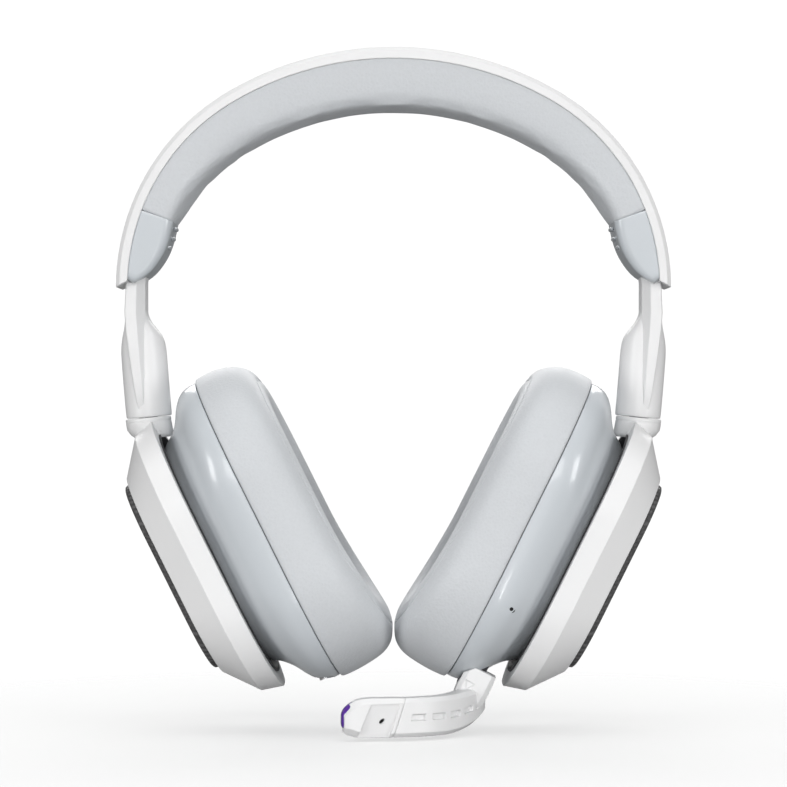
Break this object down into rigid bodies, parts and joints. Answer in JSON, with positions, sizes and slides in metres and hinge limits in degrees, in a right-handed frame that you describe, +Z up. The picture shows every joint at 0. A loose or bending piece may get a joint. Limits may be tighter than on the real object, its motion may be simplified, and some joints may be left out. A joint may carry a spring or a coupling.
{
  "type": "gaming headset",
  "caption": "Over-ear wireless gaming headset with sliding arms, turning cups, soft ear rings and a plug-in boom microphone.",
  "frame": {"origin": "middle of the headband cushion underside, where the band rests on the crown of a head", "axes": "+Z up, the wearer faces -Y, +X is the wearer's left"},
  "size_m": [0.1734, 0.0923, 0.2117],
  "materials": {
    "shell_white": "satin",
    "casing_grey": "satin",
    "cushion_grey": "soft grained",
    "scrim_grey": "knitted",
    "spring_steel": "brushed",
    "dark_plastic": "matt",
    "tag_dark": "woven print",
    "board_green": "matt",
    "magnet_nickel": "plated",
    "battery_foil": "foil",
    "diaphragm_film": "thin film",
    "gasket_rubber": "matt",
    "socket_metal": "plated",
    "mic_foam": "foam",
    "tip_violet": "gloss",
    "light_lens": "translucent"
  },
  "bodies": {
    "headband": {"headband_outer_shell": "shell_white", "headband_spring_band": "spring_steel", "headband_cushion": "cushion_grey", "headband_cable": "dark_plastic", "headband_screws": "spring_steel", "left_end_cap": "casing_grey", "right_end_cap": "casing_grey", "left_detent_spring": "spring_steel", "right_detent_spring": "spring_steel"},
    "left_slider": {"left_slider_arm": "shell_white", "left_slider_rail": "spring_steel", "left_swivel_pin": "spring_steel"},
    "left_yoke": {"left_yoke_frame": "shell_white", "left_yoke_liner": "dark_plastic", "left_tilt_pins": "spring_steel", "left_tag_magnets": "magnet_nickel"},
    "left_tag": {"left_speaker_tag": "tag_dark"},
    "left_cup": {"left_cup_housing": "casing_grey", "left_baffle": "dark_plastic", "left_driver_frame": "dark_plastic", "left_driver_magnet": "magnet_nickel", "left_driver_diaphragm": "diaphragm_film", "left_ear_cushion": "cushion_grey", "left_cushion_scrim": "scrim_grey", "left_cup_screws": "spring_steel", "main_board": "board_green", "mic_socket": "dark_plastic", "audio_jack": "dark_plastic", "built_in_mic": "socket_metal"},
    "right_slider": {"right_slider_arm": "shell_white", "right_slider_rail": "spring_steel", "right_swivel_pin": "spring_steel"},
    "right_yoke": {"right_yoke_frame": "shell_white", "right_yoke_liner": "dark_plastic", "right_tilt_pins": "spring_steel", "right_tag_magnets": "magnet_nickel"},
    "right_tag": {"right_speaker_tag": "tag_dark"},
    "right_cup": {"right_cup_housing": "casing_grey", "right_baffle": "dark_plastic", "right_driver_frame": "dark_plastic", "right_driver_magnet": "magnet_nickel", "right_driver_diaphragm": "diaphragm_film", "right_ear_cushion": "cushion_grey", "right_cushion_scrim": "scrim_grey", "right_cup_screws": "spring_steel", "battery": "battery_foil", "charge_port": "socket_metal", "roller_axle": "spring_steel", "status_light": "light_lens"},
    "mute_switch": {"mute_switch": "dark_plastic"},
    "volume_roller": {"volume_roller": "dark_plastic"},
    "power_button": {"power_button": "dark_plastic"},
    "pairing_button": {"pairing_button": "dark_plastic"},
    "mic": {"mic_plug": "socket_metal", "mic_gasket": "gasket_rubber", "mic_root_block": "shell_white", "mic_boom_arm": "shell_white"},
    "mic_head": {"mic_head_shell": "shell_white", "mic_capsule": "mic_foam", "mic_tip_ring": "tip_violet"}
  },
  "joints": [
    {"name": "left_slide", "type": "slide", "parent": "headband", "child": "left_slider", "axis": [0.1908, 0, -0.9816], "range_m": [0, 0.022]},
    {"name": "left_swivel", "type": "hinge", "parent": "left_slider", "child": "left_yoke", "pos_m": [0.07749, 0, -0.09891], "axis": [-0.0872, 0, -0.9962], "range_deg": [0, 90]},
    {"name": "left_tilt", "type": "hinge", "parent": "left_yoke", "child": "left_cup", "pos_m": [0.05831, 0, -0.14298], "axis": [0, -1, 0], "range_deg": [0, 4.5]},
    {"name": "left_tag_pull", "type": "slide", "parent": "left_yoke", "child": "left_tag", "axis": [0.8949, 0, -0.4462], "range_m": [0, 0.012]},
    {"name": "right_slide", "type": "slide", "parent": "headband", "child": "right_slider", "axis": [-0.1908, 0, -0.9816], "range_m": [0, 0.022]},
    {"name": "right_swivel", "type": "hinge", "parent": "right_slider", "child": "right_yoke", "pos_m": [-0.07749, 0, -0.09891], "axis": [-0.0872, 0, 0.9962], "range_deg": [0, 90]},
    {"name": "right_tilt", "type": "hinge", "parent": "right_yoke", "child": "right_cup", "pos_m": [-0.05831, 0, -0.14298], "axis": [0, 1, 0], "range_deg": [0, 4.5]},
    {"name": "right_tag_pull", "type": "slide", "parent": "right_yoke", "child": "right_tag", "axis": [-0.8949, 0, -0.4462], "range_m": [0, 0.012]},
    {"name": "mic_unplug", "type": "slide", "parent": "left_cup", "child": "mic", "axis": [-0.4462, 0, -0.8949], "range_m": [0, 0.014]},
    {"name": "mic_flex", "type": "hinge", "parent": "mic", "child": "mic_head", "pos_m": [0.01416, -0.03694, -0.1894], "axis": [0, 0, 1], "range_deg": [-20, 20]},
    {"name": "mute_slide", "type": "slide", "parent": "left_cup", "child": "mute_switch", "axis": [0.4462, 0, 0.8949], "range_m": [0, 0.0025]},
    {"name": "volume_turn", "type": "hinge", "parent": "right_cup", "child": "volume_roller", "pos_m": [-0.04327, 0.0365, -0.13549], "axis": [0.8949, 0, 0.4462], "continuous": true},
    {"name": "power_press", "type": "slide", "parent": "right_cup", "child": "power_button", "axis": [0, -1, 0], "range_m": [0, 0.0007], "stiffness_N_per_m": 800, "springref_m": -0.0003},
    {"name": "pairing_press", "type": "slide", "parent": "right_cup", "child": "pairing_button", "axis": [0, -1, 0], "range_m": [0, 0.0007], "stiffness_N_per_m": 800, "springref_m": -0.0003}
  ]
}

§ Task
Copy out the full material exactly as it appears.

§ Task result
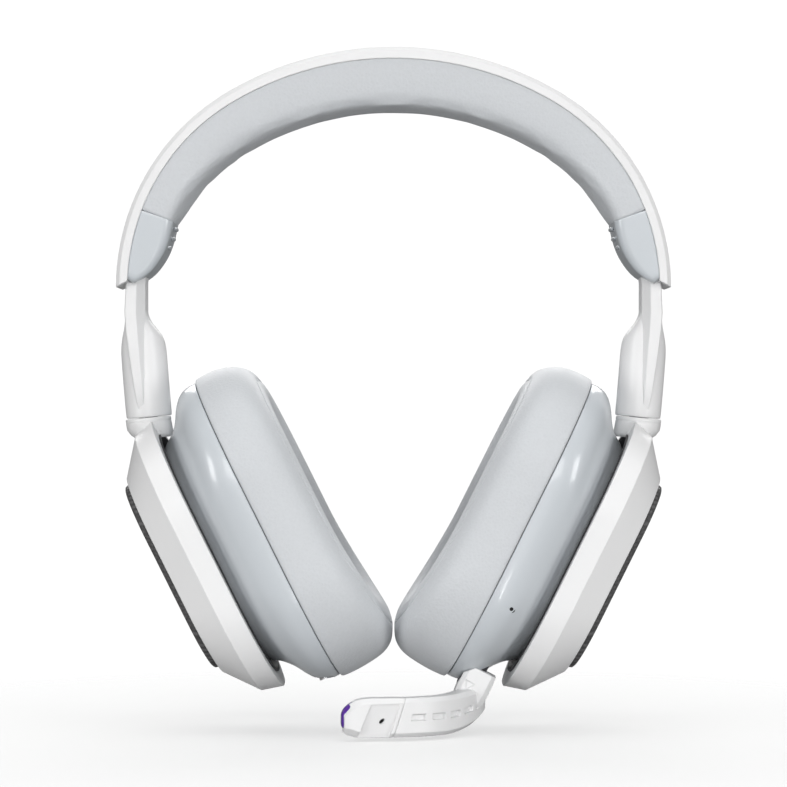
Break this object down into rigid bodies, parts and joints. Answer in JSON, with positions, sizes and slides in metres and hinge limits in degrees, in a right-handed frame that you describe, +Z up. The picture shows every joint at 0. A loose or bending piece may get a joint. Limits may be tighter than on the real object, its motion may be simplified, and some joints may be left out. A joint may carry a spring or a coupling.
{
  "type": "gaming headset",
  "caption": "Over-ear wireless gaming headset with sliding arms, turning cups, soft ear rings and a plug-in boom microphone.",
  "frame": {"origin": "middle of the headband cushion underside, where the band rests on the crown of a head", "axes": "+Z up, the wearer faces -Y, +X is the wearer's left"},
  "size_m": [0.1734, 0.0923, 0.2117],
  "materials": {
    "shell_white": "satin",
    "casing_grey": "satin",
    "cushion_grey": "soft grained",
    "scrim_grey": "knitted",
    "spring_steel": "brushed",
    "dark_plastic": "matt",
    "tag_dark": "woven print",
    "board_green": "matt",
    "magnet_nickel": "plated",
    "battery_foil": "foil",
    "diaphragm_film": "thin film",
    "gasket_rubber": "matt",
    "socket_metal": "plated",
    "mic_foam": "foam",
    "tip_violet": "gloss",
    "light_lens": "translucent"
  },
  "bodies": {
    "headband": {"headband_outer_shell": "shell_white", "headband_spring_band": "spring_steel", "headband_cushion": "cushion_grey", "headband_cable": "dark_plastic", "headband_screws": "spring_steel", "left_end_cap": "casing_grey", "right_end_cap": "casing_grey", "left_detent_spring": "spring_steel", "right_detent_spring": "spring_steel"},
    "left_slider": {"left_slider_arm": "shell_white", "left_slider_rail": "spring_steel", "left_swivel_pin": "spring_steel"},
    "left_yoke": {"left_yoke_frame": "shell_white", "left_yoke_liner": "dark_plastic", "left_tilt_pins": "spring_steel", "left_tag_magnets": "magnet_nickel"},
    "left_tag": {"left_speaker_tag": "tag_dark"},
    "left_cup": {"left_cup_housing": "casing_grey", "left_baffle": "dark_plastic", "left_driver_frame": "dark_plastic", "left_driver_magnet": "magnet_nickel", "left_driver_diaphragm": "diaphragm_film", "left_ear_cushion": "cushion_grey", "left_cushion_scrim": "scrim_grey", "left_cup_screws": "spring_steel", "main_board": "board_green", "mic_socket": "dark_plastic", "audio_jack": "dark_plastic", "built_in_mic": "socket_metal"},
    "right_slider": {"right_slider_arm": "shell_white", "right_slider_rail": "spring_steel", "right_swivel_pin": "spring_steel"},
    "right_yoke": {"right_yoke_frame": "shell_white", "right_yoke_liner": "dark_plastic", "right_tilt_pins": "spring_steel", "right_tag_magnets": "magnet_nickel"},
    "right_tag": {"right_speaker_tag": "tag_dark"},
    "right_cup": {"right_cup_housing": "casing_grey", "right_baffle": "dark_plastic", "right_driver_frame": "dark_plastic", "right_driver_magnet": "magnet_nickel", "right_driver_diaphragm": "diaphragm_film", "right_ear_cushion": "cushion_grey", "right_cushion_scrim": "scrim_grey", "right_cup_screws": "spring_steel", "battery": "battery_foil", "charge_port": "socket_metal", "roller_axle": "spring_steel", "status_light": "light_lens"},
    "mute_switch": {"mute_switch": "dark_plastic"},
    "volume_roller": {"volume_roller": "dark_plastic"},
    "power_button": {"power_button": "dark_plastic"},
    "pairing_button": {"pairing_button": "dark_plastic"},
    "mic": {"mic_plug": "socket_metal", "mic_gasket": "gasket_rubber", "mic_root_block": "shell_white", "mic_boom_arm": "shell_white"},
    "mic_head": {"mic_head_shell": "shell_white", "mic_capsule": "mic_foam", "mic_tip_ring": "tip_violet"}
  },
  "joints": [
    {"name": "left_slide", "type": "slide", "parent": "headband", "child": "left_slider", "axis": [0.1908, 0, -0.9816], "range_m": [0, 0.022]},
    {"name": "left_swivel", "type": "hinge", "parent": "left_slider", "child": "left_yoke", "pos_m": [0.07749, 0, -0.09891], "axis": [-0.0872, 0, -0.9962], "range_deg": [0, 90]},
    {"name": "left_tilt", "type": "hinge", "parent": "left_yoke", "child": "left_cup", "pos_m": [0.05831, 0, -0.14298], "axis": [0, -1, 0], "range_deg": [0, 4.5]},
    {"name": "left_tag_pull", "type": "slide", "parent": "left_yoke", "child": "left_tag", "axis": [0.8949, 0, -0.4462], "range_m": [0, 0.012]},
    {"name": "right_slide", "type": "slide", "parent": "headband", "child": "right_slider", "axis": [-0.1908, 0, -0.9816], "range_m": [0, 0.022]},
    {"name": "right_swivel", "type": "hinge", "parent": "right_slider", "child": "right_yoke", "pos_m": [-0.07749, 0, -0.09891], "axis": [-0.0872, 0, 0.9962], "range_deg": [0, 90]},
    {"name": "right_tilt", "type": "hinge", "parent": "right_yoke", "child": "right_cup", "pos_m": [-0.05831, 0, -0.14298], "axis": [0, 1, 0], "range_deg": [0, 4.5]},
    {"name": "right_tag_pull", "type": "slide", "parent": "right_yoke", "child": "right_tag", "axis": [-0.8949, 0, -0.4462], "range_m": [0, 0.012]},
    {"name": "mic_unplug", "type": "slide", "parent": "left_cup", "child": "mic", "axis": [-0.4462, 0, -0.8949], "range_m": [0, 0.014]},
    {"name": "mic_flex", "type": "hinge", "parent": "mic", "child": "mic_head", "pos_m": [0.01416, -0.03694, -0.1894], "axis": [0, 0, 1], "range_deg": [-20, 20]},
    {"name": "mute_slide", "type": "slide", "parent": "left_cup", "child": "mute_switch", "axis": [0.4462, 0, 0.8949], "range_m": [0, 0.0025]},
    {"name": "volume_turn", "type": "hinge", "parent": "right_cup", "child": "volume_roller", "pos_m": [-0.04327, 0.0365, -0.13549], "axis": [0.8949, 0, 0.4462], "continuous": true},
    {"name": "power_press", "type": "slide", "parent": "right_cup", "child": "power_button", "axis": [0, -1, 0], "range_m": [0, 0.0007], "stiffness_N_per_m": 800, "springref_m": -0.0003},
    {"name": "pairing_press", "type": "slide", "parent": "right_cup", "child": "pairing_button", "axis": [0, -1, 0], "range_m": [0, 0.0007], "stiffness_N_per_m": 800, "springref_m": -0.0003}
  ]
}